On Sat, Aug 17, 2013 at 10:48 PM, bawolff bawolff+wn@gmail.com wrote:
yes ken, you are right, lets stick to the issues at hand: (1) by when you will finally decide to invest the 10 minutes and properly trace the gitblit application? you have the commands in the ticket: https://bugzilla.wikimedia.org/show_bug.cgi?id=51769
(2) by when you will adjust your operating guideline, so it is clear to faidon, ariel and others that 10 minutes tracing of an application and getting a holistic view is mandatory _before_ restoring the service, if it goes down for so often, and for days every time. the 10 minutes more can not be noticed if it is gone for more than a day.
What information are you hoping to get from a trace that isn't currently known?

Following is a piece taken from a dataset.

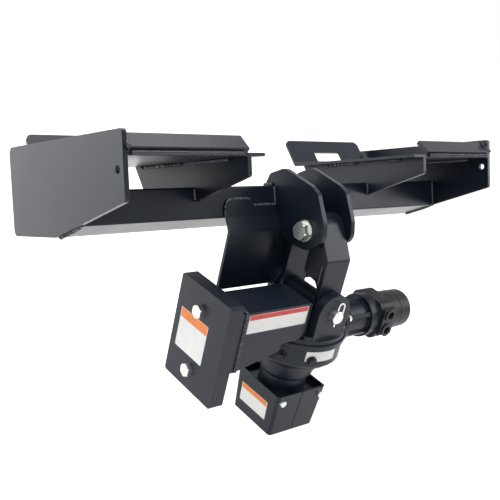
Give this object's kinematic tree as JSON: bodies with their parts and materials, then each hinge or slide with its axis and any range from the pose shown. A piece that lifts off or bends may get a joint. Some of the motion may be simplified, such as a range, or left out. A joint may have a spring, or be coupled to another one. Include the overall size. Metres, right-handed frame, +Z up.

if a web application dies or stops responding this can be (1) caused by too many requests for the hardware it runs on. which can be influenced from outside the app by robots.txt, cache, etc. and inside the app by links e.g using "nofollow". but it can be (2) influenced by the application itself. a java application uses more or less operating system resources depending on how it is written. one might find this out by just reading the code. having a trace helps a lot here. a trace may reveal locking problems in case of multi threading, string operations causing OS calls for every character, creating and garbage collecting objects, and 100s of others. it is not necessary to wait until it stalls again to get the trace. many things can be seen during normal operations as well.
so i hope to get (2). (1) was handled ok in my opinion.
rupert